Records supplied
—————

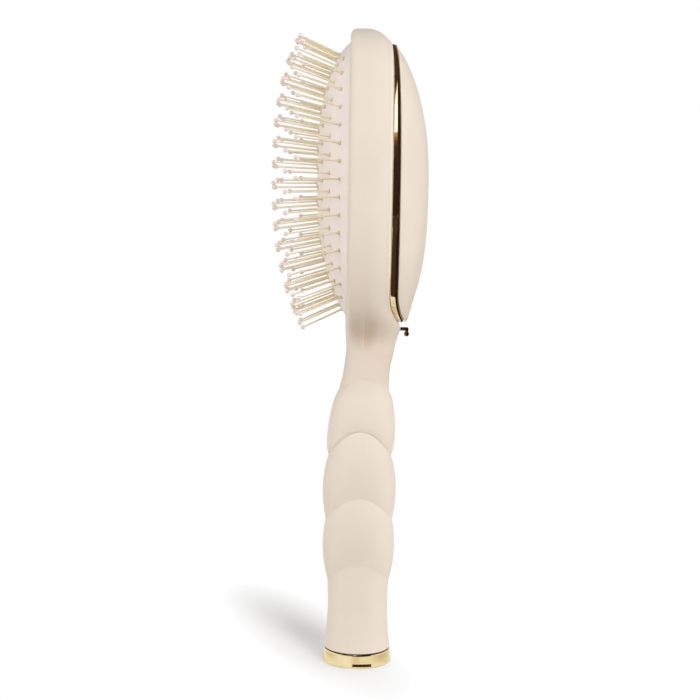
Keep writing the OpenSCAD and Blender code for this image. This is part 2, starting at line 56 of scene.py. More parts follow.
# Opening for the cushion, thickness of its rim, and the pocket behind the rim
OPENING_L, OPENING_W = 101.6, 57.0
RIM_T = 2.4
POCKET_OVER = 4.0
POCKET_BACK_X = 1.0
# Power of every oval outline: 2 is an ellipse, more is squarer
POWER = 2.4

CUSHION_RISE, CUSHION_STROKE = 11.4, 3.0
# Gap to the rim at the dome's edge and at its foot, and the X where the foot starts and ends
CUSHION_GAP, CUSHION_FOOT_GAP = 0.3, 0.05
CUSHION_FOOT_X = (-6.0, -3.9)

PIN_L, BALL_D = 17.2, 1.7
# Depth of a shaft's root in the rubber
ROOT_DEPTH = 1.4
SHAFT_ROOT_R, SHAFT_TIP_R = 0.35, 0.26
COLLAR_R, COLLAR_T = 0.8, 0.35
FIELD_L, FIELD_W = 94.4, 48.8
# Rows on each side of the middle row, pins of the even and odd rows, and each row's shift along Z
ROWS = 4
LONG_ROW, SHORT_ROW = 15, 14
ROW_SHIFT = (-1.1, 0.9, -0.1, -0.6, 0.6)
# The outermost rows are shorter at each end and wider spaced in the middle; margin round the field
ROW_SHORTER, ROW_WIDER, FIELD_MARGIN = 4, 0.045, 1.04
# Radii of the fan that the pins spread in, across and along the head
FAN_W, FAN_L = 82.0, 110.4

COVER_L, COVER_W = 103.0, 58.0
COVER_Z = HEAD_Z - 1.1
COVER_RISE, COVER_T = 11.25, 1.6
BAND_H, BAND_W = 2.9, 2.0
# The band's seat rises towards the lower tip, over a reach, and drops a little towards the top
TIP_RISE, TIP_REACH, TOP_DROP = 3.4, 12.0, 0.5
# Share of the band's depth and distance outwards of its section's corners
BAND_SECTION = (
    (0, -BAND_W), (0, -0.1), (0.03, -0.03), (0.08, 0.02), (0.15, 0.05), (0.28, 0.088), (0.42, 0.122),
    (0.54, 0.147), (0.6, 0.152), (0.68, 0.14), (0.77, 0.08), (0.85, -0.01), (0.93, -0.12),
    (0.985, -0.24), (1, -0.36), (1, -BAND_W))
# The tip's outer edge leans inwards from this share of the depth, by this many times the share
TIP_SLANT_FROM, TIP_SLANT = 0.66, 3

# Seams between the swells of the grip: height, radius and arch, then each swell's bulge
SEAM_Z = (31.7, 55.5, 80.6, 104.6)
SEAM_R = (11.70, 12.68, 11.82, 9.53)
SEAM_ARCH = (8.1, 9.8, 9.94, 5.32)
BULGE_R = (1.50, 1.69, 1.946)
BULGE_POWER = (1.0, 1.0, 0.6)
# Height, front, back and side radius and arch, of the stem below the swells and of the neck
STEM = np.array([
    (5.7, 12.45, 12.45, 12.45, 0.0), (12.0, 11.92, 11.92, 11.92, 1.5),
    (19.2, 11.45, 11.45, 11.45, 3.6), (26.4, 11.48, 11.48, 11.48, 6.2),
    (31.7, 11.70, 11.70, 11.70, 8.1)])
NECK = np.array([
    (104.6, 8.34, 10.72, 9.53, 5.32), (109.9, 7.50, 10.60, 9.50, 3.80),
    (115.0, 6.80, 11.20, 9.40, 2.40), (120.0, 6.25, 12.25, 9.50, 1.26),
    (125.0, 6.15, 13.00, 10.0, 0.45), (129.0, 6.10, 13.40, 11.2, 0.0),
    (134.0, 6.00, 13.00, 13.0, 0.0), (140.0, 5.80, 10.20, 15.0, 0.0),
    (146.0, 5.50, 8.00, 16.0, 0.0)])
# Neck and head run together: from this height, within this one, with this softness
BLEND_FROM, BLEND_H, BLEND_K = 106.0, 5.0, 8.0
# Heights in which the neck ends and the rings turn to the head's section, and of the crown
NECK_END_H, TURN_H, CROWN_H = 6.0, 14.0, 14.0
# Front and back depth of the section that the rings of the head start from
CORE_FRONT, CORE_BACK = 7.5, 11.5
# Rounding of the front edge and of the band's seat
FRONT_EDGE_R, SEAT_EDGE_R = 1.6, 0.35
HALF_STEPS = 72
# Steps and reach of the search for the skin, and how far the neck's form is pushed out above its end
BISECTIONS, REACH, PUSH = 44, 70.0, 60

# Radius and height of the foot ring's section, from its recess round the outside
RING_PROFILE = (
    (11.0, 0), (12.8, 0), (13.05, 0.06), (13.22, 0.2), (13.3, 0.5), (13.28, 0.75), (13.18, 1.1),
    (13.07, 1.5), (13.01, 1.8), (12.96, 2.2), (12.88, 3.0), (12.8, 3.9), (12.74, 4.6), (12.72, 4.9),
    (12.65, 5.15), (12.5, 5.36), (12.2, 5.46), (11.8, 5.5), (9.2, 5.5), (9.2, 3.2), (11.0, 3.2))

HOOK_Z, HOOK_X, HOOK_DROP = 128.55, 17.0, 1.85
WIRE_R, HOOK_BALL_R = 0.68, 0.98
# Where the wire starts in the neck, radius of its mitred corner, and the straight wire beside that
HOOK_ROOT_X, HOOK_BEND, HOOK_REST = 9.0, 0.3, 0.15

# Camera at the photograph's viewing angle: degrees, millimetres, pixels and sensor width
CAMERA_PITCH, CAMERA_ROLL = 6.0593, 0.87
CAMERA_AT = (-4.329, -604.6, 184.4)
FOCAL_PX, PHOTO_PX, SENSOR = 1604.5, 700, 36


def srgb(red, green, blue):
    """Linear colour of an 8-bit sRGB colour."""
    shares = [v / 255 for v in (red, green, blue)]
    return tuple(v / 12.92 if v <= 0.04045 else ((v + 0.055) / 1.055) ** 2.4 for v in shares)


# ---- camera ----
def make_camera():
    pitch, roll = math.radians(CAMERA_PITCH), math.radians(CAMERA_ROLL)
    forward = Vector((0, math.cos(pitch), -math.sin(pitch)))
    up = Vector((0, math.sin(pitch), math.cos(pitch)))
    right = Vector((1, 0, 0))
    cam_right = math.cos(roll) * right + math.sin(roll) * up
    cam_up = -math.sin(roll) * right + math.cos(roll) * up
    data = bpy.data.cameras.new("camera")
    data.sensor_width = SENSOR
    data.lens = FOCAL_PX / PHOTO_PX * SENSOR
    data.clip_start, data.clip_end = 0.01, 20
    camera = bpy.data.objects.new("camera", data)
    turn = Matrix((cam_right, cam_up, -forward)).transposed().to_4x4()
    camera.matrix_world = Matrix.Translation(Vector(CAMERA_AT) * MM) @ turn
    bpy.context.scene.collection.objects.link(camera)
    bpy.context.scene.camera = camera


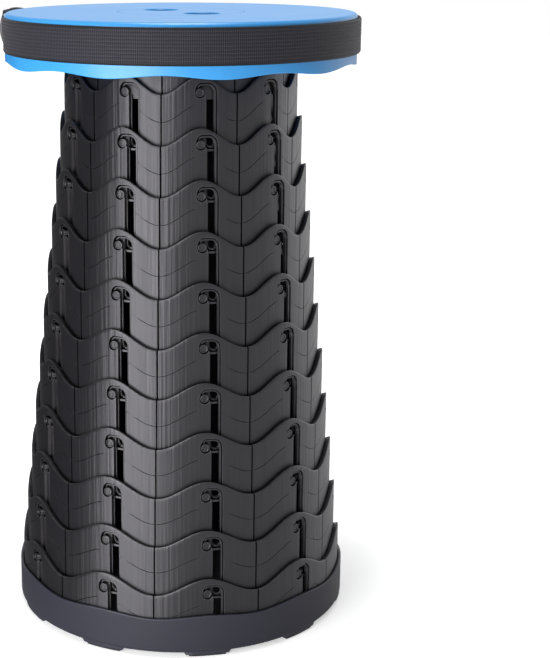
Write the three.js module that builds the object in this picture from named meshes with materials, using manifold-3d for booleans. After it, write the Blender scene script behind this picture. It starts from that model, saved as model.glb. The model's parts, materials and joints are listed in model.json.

—————

To be done
Only the lines from the opening of the material through the line with "FAN_W, FAN_L = 82.0, 110.4" should be echoed, exactly as written.

Answer below
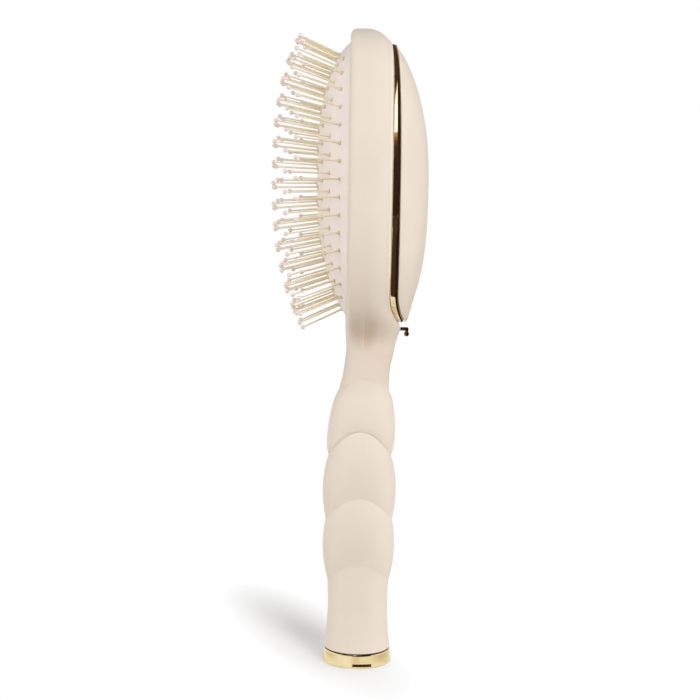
Keep writing the OpenSCAD and Blender code for this image. This is part 2, starting at line 56 of scene.py. More parts follow.
# Opening for the cushion, thickness of its rim, and the pocket behind the rim
OPENING_L, OPENING_W = 101.6, 57.0
RIM_T = 2.4
POCKET_OVER = 4.0
POCKET_BACK_X = 1.0
# Power of every oval outline: 2 is an ellipse, more is squarer
POWER = 2.4

CUSHION_RISE, CUSHION_STROKE = 11.4, 3.0
# Gap to the rim at the dome's edge and at its foot, and the X where the foot starts and ends
CUSHION_GAP, CUSHION_FOOT_GAP = 0.3, 0.05
CUSHION_FOOT_X = (-6.0, -3.9)

PIN_L, BALL_D = 17.2, 1.7
# Depth of a shaft's root in the rubber
ROOT_DEPTH = 1.4
SHAFT_ROOT_R, SHAFT_TIP_R = 0.35, 0.26
COLLAR_R, COLLAR_T = 0.8, 0.35
FIELD_L, FIELD_W = 94.4, 48.8
# Rows on each side of the middle row, pins of the even and odd rows, and each row's shift along Z
ROWS = 4
LONG_ROW, SHORT_ROW = 15, 14
ROW_SHIFT = (-1.1, 0.9, -0.1, -0.6, 0.6)
# The outermost rows are shorter at each end and wider spaced in the middle; margin round the field
ROW_SHORTER, ROW_WIDER, FIELD_MARGIN = 4, 0.045, 1.04
# Radii of the fan that the pins spread in, across and along the head
FAN_W, FAN_L = 82.0, 110.4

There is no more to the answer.